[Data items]
=-=-=-=-=

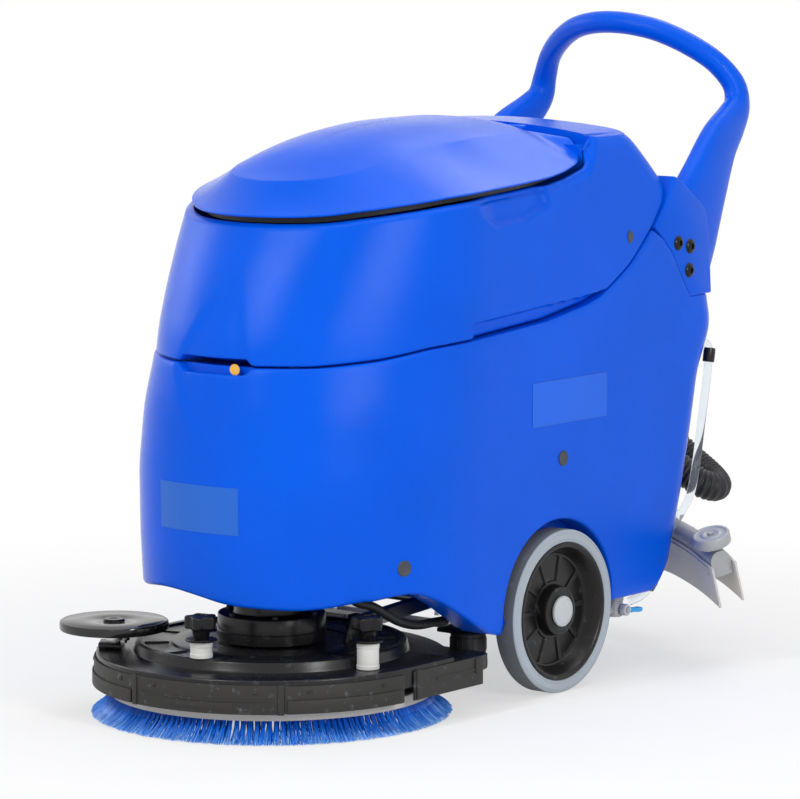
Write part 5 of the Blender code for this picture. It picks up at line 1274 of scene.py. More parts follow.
def knob(x, y):
    """A five-lobed hand knob over a collar and a washer."""
    low, high = 0.149, 0.169
    lobes = plate(lobed_outline(x, y, 0.0205, 0.0034, 5, 120), low, high - 0.001, 0.003, segments=4)
    crown = turned([(0.014, high - 0.004), (0.0135, high - 0.0006), (0.012, high), (0.008, high),
                    (0.0072, high - 0.001), (0.0, high - 0.001)], (x, y, 0), "Z", 36)
    collar = turned([(0.0112, 0.1345), (0.0115, 0.1355), (0.0125, 0.145), (0.015, 0.149), (0.0056, 0.149),
                     (0.0056, 0.1345), (0.0112, 0.1345)], (x, y, 0), "Z", 36)
    washer = turned([(0.0058, 0.1316), (0.022, 0.1316), (0.0225, 0.1322), (0.0225, 0.1338), (0.0218, 0.1346),
                     (0.0058, 0.1346), (0.0058, 0.1316)], (x, y, 0), "Z", 48)
    return joined(lobes, crown, collar, washer)


for side, (x, y) in {"right": (0.024, -0.184), "left": (0.215, -0.042)}.items():
    base = 0.1073 if math.hypot(x, y) < 0.196 else 0.0923
    place(spacer(x, y, base), f"spacer_{side}", "deck", None, [f"deck_spacer_{side}"],
          smooth=34)
    place(knob(x, y), f"hand_knob_{side}", f"deck_knob_{side}", SATIN_BLACK, [f"deck_knob_{side}"],
          smooth=40)

BUMPER_AT = (-0.186, -0.137)


def bumper():
    """The bumper roller's arm with its post and nuts."""
    x, y = BUMPER_AT
    out = Vector((x, y)).normalized()
    side = Vector((-out.y, out.x))
    near, far = Vector((x, y)) - out * 0.012, Vector((x, y)) + out * 0.022
    arm = plate([tuple(near + side * 0.03), tuple(near - side * 0.03), tuple(far - side * 0.018),
                 tuple(far + side * 0.018)], 0.0924, 0.1002, 0.0016, finish=DECK_BLACK)
    post = turned([(0.0118, 0.098), (0.012, 0.099), (0.012, 0.116), (0.0112, 0.1174), (0.005, 0.1174),
                   (0.005, 0.128), (0.0, 0.1284)], (x, y, 0), "Z", 40, STEEL)
    nuts = [turned([(0.0055, 0.0995), (0.0055, 0.104), (0.0046, 0.1048), (0.0, 0.1048)], (x + dx, y + dy, 0),
                   "Z", 6, STEEL) for dx, dy in ((0.018, 0.0), (0.006, 0.019))]
    return joined(arm, post, *nuts)


place(bumper(), "bumper_arm", "deck", None, ["bumper_bracket"], smooth=34)


def roller():
    """The bumper's disc and its cap."""
    x, y = BUMPER_AT
    wheel = turned([(0.0056, 0.1182), (0.0765, 0.1182), (0.079, 0.119), (0.08, 0.1206), (0.08, 0.1292),
                    (0.0794, 0.1308), (0.0778, 0.1318), (0.075, 0.132), (0.0744, 0.1316), (0.0738, 0.132),
                    (0.02, 0.1322), (0.019, 0.1316), (0.018, 0.1316), (0.0175, 0.132), (0.0, 0.132)],
                    (x, y, 0), "Z", 128, ROLLER_GLOSS)
    cap = turned([(0.015, 0.1312), (0.0155, 0.1322), (0.0155, 0.1334), (0.0148, 0.134), (0.006, 0.134),
                  (0.0054, 0.1334), (0.0, 0.1334)], (x, y, 0), "Z", 48, DECK_BLACK)
    return joined(wheel, cap)


place(roller(), "roller_disc", "bumper_roller", None, ["bumper_roller"], smooth=34)


def brush_back():
    """The ring that holds the bristles, with small ribs on top."""
    block_ring = turned([(0.105, 0.0304), (0.237, 0.0304), (0.238, 0.0316), (0.238, 0.0462), (0.2366, 0.0476),
                         (0.233, 0.048), (0.21, 0.048), (0.209, 0.0474), (0.106, 0.0474), (0.105, 0.0466),
                         (0.105, 0.0304)], sides=128)
    ribs = round_ribs(24, (0.215, -0.0012, 0.0475), (0.232, 0.0012, 0.0496), 0.0005)
    return joined(block_ring, *ribs)


place(brush_back(), "brush_back_ring", "brush", BLOCK_BEIGE, ["brush_block"], smooth=34)


def bristle_ring():
    """Thin three-sided strands in tufts, splayed outwards, each with its own tone, and darkened towards the
    root as painted shade.
    """
    shape = bmesh.new()
    shade = shape.verts.layers.float.new("strand_tone_and_root_shade")
    rows = [(0.2335, 160, 0.031, 20), (0.229, 150, 0.027, 14), (0.22, 120, 0.019, 8), (0.202, 90, 0.012, 5),
            (0.16, 70, 0.004, 4), (0.118, 60, -0.006, 4)]
    for radius, tufts, splay, strands in rows:
        for t in range(tufts):
            turn = math.tau * (t + 0.5 * (radius > 0.23)) / tufts
            tuft_lean = RNG.uniform(-0.0016, 0.0016)
            for _ in range(strands):
                a = turn + RNG.uniform(-0.01, 0.01)
                root = radius + RNG.uniform(-0.002, 0.001)
                reach = splay + RNG.uniform(-0.0045, 0.001) + tuft_lean
                swing = RNG.uniform(-0.022, 0.022)
                tone = RNG.uniform(0.3, 0.72)
                bright = RNG.random() < 0.22
                loops = []
                for share in (0.0, 0.35, 0.7, 1.0):
                    r = min(root + reach * share**1.5, 0.2648)
                    z = 0.0308 - (0.0304 - RNG.uniform(0.0, 0.0014) * (share == 1.0)) * share
                    at = a + swing * share**1.4
                    centre = Vector((r * math.cos(at), r * math.sin(at), z))
                    out = Vector((math.cos(at), math.sin(at), 0))
                    along = Vector((-out.y, out.x, 0))
                    thick = 0.00066 - 0.00014 * share
                    ring = []
                    for k in range(3):
                        b = math.tau * k / 3
                        vert = shape.verts.new(centre + out * thick * math.cos(b) + along * thick
                                               * math.sin(b))
                        # The value falls towards the root: painted shade under the brush block and inside the
                        # tufts; the random tone and the paler tips on some strands are the strands' own colour.
                        vert[shade] = min(1.0, tone * (0.35 + 0.65 * share) + (0.42 * share if bright
                            else 0.1 * share))
                        ring.append(vert)
                    loops.append(ring)
                for lower, upper in zip(loops, loops[1:]):
                    for k in range(3):
                        shape.faces.new((lower[k], upper[k], upper[(k + 1) % 3], lower[(k + 1) % 3]))
                shape.faces.new(loops[0])
                shape.faces.new(loops[-1][::-1])
    mesh = bpy.data.meshes.new("bristles")
    bmesh.ops.recalc_face_normals(shape, faces=shape.faces)
    shape.to_mesh(mesh)
    shape.free()
    made = bpy.data.objects.new("bristles", mesh)
    bpy.context.scene.collection.objects.link(made)
    return made


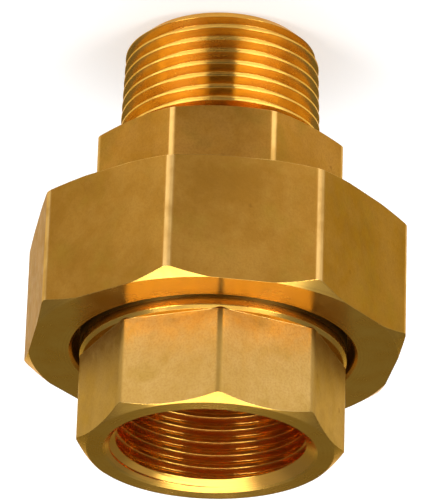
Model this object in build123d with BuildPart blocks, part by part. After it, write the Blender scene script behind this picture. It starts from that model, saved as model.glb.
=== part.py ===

=-=-=-=-=

Task details:
Repeat the data precisely, reproducing every entry.

Task response:
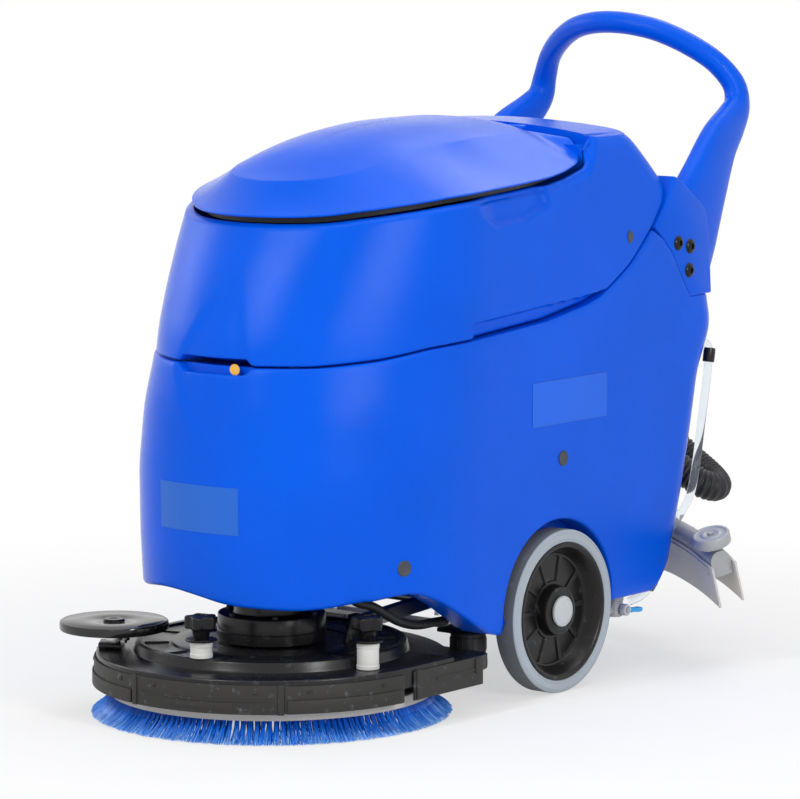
Write part 5 of the Blender code for this picture. It picks up at line 1274 of scene.py. More parts follow.
def knob(x, y):
    """A five-lobed hand knob over a collar and a washer."""
    low, high = 0.149, 0.169
    lobes = plate(lobed_outline(x, y, 0.0205, 0.0034, 5, 120), low, high - 0.001, 0.003, segments=4)
    crown = turned([(0.014, high - 0.004), (0.0135, high - 0.0006), (0.012, high), (0.008, high),
                    (0.0072, high - 0.001), (0.0, high - 0.001)], (x, y, 0), "Z", 36)
    collar = turned([(0.0112, 0.1345), (0.0115, 0.1355), (0.0125, 0.145), (0.015, 0.149), (0.0056, 0.149),
                     (0.0056, 0.1345), (0.0112, 0.1345)], (x, y, 0), "Z", 36)
    washer = turned([(0.0058, 0.1316), (0.022, 0.1316), (0.0225, 0.1322), (0.0225, 0.1338), (0.0218, 0.1346),
                     (0.0058, 0.1346), (0.0058, 0.1316)], (x, y, 0), "Z", 48)
    return joined(lobes, crown, collar, washer)


for side, (x, y) in {"right": (0.024, -0.184), "left": (0.215, -0.042)}.items():
    base = 0.1073 if math.hypot(x, y) < 0.196 else 0.0923
    place(spacer(x, y, base), f"spacer_{side}", "deck", None, [f"deck_spacer_{side}"],
          smooth=34)
    place(knob(x, y), f"hand_knob_{side}", f"deck_knob_{side}", SATIN_BLACK, [f"deck_knob_{side}"],
          smooth=40)

BUMPER_AT = (-0.186, -0.137)


def bumper():
    """The bumper roller's arm with its post and nuts."""
    x, y = BUMPER_AT
    out = Vector((x, y)).normalized()
    side = Vector((-out.y, out.x))
    near, far = Vector((x, y)) - out * 0.012, Vector((x, y)) + out * 0.022
    arm = plate([tuple(near + side * 0.03), tuple(near - side * 0.03), tuple(far - side * 0.018),
                 tuple(far + side * 0.018)], 0.0924, 0.1002, 0.0016, finish=DECK_BLACK)
    post = turned([(0.0118, 0.098), (0.012, 0.099), (0.012, 0.116), (0.0112, 0.1174), (0.005, 0.1174),
                   (0.005, 0.128), (0.0, 0.1284)], (x, y, 0), "Z", 40, STEEL)
    nuts = [turned([(0.0055, 0.0995), (0.0055, 0.104), (0.0046, 0.1048), (0.0, 0.1048)], (x + dx, y + dy, 0),
                   "Z", 6, STEEL) for dx, dy in ((0.018, 0.0), (0.006, 0.019))]
    return joined(arm, post, *nuts)


place(bumper(), "bumper_arm", "deck", None, ["bumper_bracket"], smooth=34)


def roller():
    """The bumper's disc and its cap."""
    x, y = BUMPER_AT
    wheel = turned([(0.0056, 0.1182), (0.0765, 0.1182), (0.079, 0.119), (0.08, 0.1206), (0.08, 0.1292),
                    (0.0794, 0.1308), (0.0778, 0.1318), (0.075, 0.132), (0.0744, 0.1316), (0.0738, 0.132),
                    (0.02, 0.1322), (0.019, 0.1316), (0.018, 0.1316), (0.0175, 0.132), (0.0, 0.132)],
                    (x, y, 0), "Z", 128, ROLLER_GLOSS)
    cap = turned([(0.015, 0.1312), (0.0155, 0.1322), (0.0155, 0.1334), (0.0148, 0.134), (0.006, 0.134),
                  (0.0054, 0.1334), (0.0, 0.1334)], (x, y, 0), "Z", 48, DECK_BLACK)
    return joined(wheel, cap)


place(roller(), "roller_disc", "bumper_roller", None, ["bumper_roller"], smooth=34)


def brush_back():
    """The ring that holds the bristles, with small ribs on top."""
    block_ring = turned([(0.105, 0.0304), (0.237, 0.0304), (0.238, 0.0316), (0.238, 0.0462), (0.2366, 0.0476),
                         (0.233, 0.048), (0.21, 0.048), (0.209, 0.0474), (0.106, 0.0474), (0.105, 0.0466),
                         (0.105, 0.0304)], sides=128)
    ribs = round_ribs(24, (0.215, -0.0012, 0.0475), (0.232, 0.0012, 0.0496), 0.0005)
    return joined(block_ring, *ribs)


place(brush_back(), "brush_back_ring", "brush", BLOCK_BEIGE, ["brush_block"], smooth=34)


def bristle_ring():
    """Thin three-sided strands in tufts, splayed outwards, each with its own tone, and darkened towards the
    root as painted shade.
    """
    shape = bmesh.new()
    shade = shape.verts.layers.float.new("strand_tone_and_root_shade")
    rows = [(0.2335, 160, 0.031, 20), (0.229, 150, 0.027, 14), (0.22, 120, 0.019, 8), (0.202, 90, 0.012, 5),
            (0.16, 70, 0.004, 4), (0.118, 60, -0.006, 4)]
    for radius, tufts, splay, strands in rows:
        for t in range(tufts):
            turn = math.tau * (t + 0.5 * (radius > 0.23)) / tufts
            tuft_lean = RNG.uniform(-0.0016, 0.0016)
            for _ in range(strands):
                a = turn + RNG.uniform(-0.01, 0.01)
                root = radius + RNG.uniform(-0.002, 0.001)
                reach = splay + RNG.uniform(-0.0045, 0.001) + tuft_lean
                swing = RNG.uniform(-0.022, 0.022)
                tone = RNG.uniform(0.3, 0.72)
                bright = RNG.random() < 0.22
                loops = []
                for share in (0.0, 0.35, 0.7, 1.0):
                    r = min(root + reach * share**1.5, 0.2648)
                    z = 0.0308 - (0.0304 - RNG.uniform(0.0, 0.0014) * (share == 1.0)) * share
                    at = a + swing * share**1.4
                    centre = Vector((r * math.cos(at), r * math.sin(at), z))
                    out = Vector((math.cos(at), math.sin(at), 0))
                    along = Vector((-out.y, out.x, 0))
                    thick = 0.00066 - 0.00014 * share
                    ring = []
                    for k in range(3):
                        b = math.tau * k / 3
                        vert = shape.verts.new(centre + out * thick * math.cos(b) + along * thick
                                               * math.sin(b))
                        # The value falls towards the root: painted shade under the brush block and inside the
                        # tufts; the random tone and the paler tips on some strands are the strands' own colour.
                        vert[shade] = min(1.0, tone * (0.35 + 0.65 * share) + (0.42 * share if bright
                            else 0.1 * share))
                        ring.append(vert)
                    loops.append(ring)
                for lower, upper in zip(loops, loops[1:]):
                    for k in range(3):
                        shape.faces.new((lower[k], upper[k], upper[(k + 1) % 3], lower[(k + 1) % 3]))
                shape.faces.new(loops[0])
                shape.faces.new(loops[-1][::-1])
    mesh = bpy.data.meshes.new("bristles")
    bmesh.ops.recalc_face_normals(shape, faces=shape.faces)
    shape.to_mesh(mesh)
    shape.free()
    made = bpy.data.objects.new("bristles", mesh)
    bpy.context.scene.collection.objects.link(made)
    return made


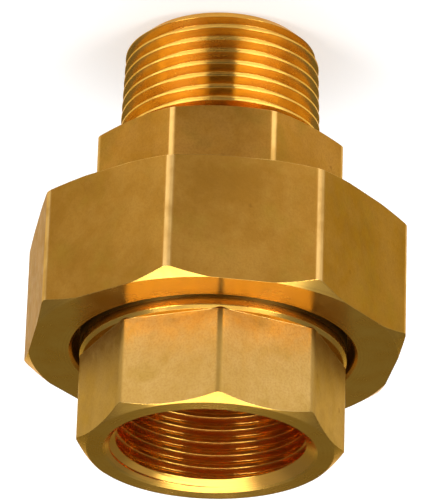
Model this object in build123d with BuildPart blocks, part by part. After it, write the Blender scene script behind this picture. It starts from that model, saved as model.glb.
=== part.py ===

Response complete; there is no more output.